If this ruling requires or permits the governmental body to withhold all or some of the requested information, the requestor can appeal that decision by suing the governmental body. Id. § 552.321(a); Texas Dep't of Pub. Safety v. Gilbreath, 842 S.W.2d 408, 411 (Tex. App.--Austin 1992, no writ).

Please remember that under the Act the release of information triggers certain procedures for costs and charges to the requestor. If records are released in compliance with this ruling, be sure that all charges for the information are at or below the legal amounts. Questions or complaints about over-charging must be directed to Hadassah Schloss at the Office of the Attorney General at (512) 475-2497.

If the governmental body, the requestor, or any other person has questions or comments about this ruling, they may contact our office. Although there is no statutory deadline for contacting us, the attorney general prefers to receive any comments within 10 calendar days of the date of this ruling.

Sincerely,

James W. Morris, III

Assistant Attorney General

Open Records Division

JWM/jb

Ref: ID# 276006

Enc: Submitted documents

c: Mr. Herman H. Segovia

Law Office of Herman H. Segovia

118 East Ashby

San Antonio, Texas 78212

(w/o enclosures)


Footnotes

1. A copy of this letter may be found on the Office of the Attorney General's website: http://www.oag.state.tx.us/opinopen/og_resources.shtml.

2. In the future, if the district does obtain parental consent to submit unredacted education records and the district seeks a ruling from this office on the proper redaction of those education records in compliance with FERPA, we will rule accordingly.

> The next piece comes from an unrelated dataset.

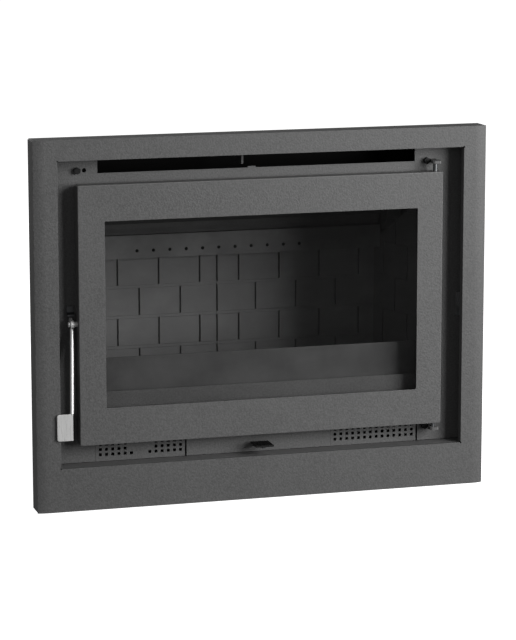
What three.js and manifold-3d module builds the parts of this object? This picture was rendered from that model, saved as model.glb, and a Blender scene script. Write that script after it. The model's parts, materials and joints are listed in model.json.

3. Among other examples, this office has concluded that litigation was reasonably anticipated where the opposing party took the following objective steps toward litigation: (1) filed a complaint with the Equal Employment Opportunity Commission ("EEOC"), see Open Records Decision No. 336 (1982); (2) hired an attorney who made a demand for disputed payments and threatened to sue if the payments were not made promptly, see Open Records Decision No. 346 (1982); and (3) threatened to sue on several occasions and hired an attorney, see Open Records Decision No. 288 (1981).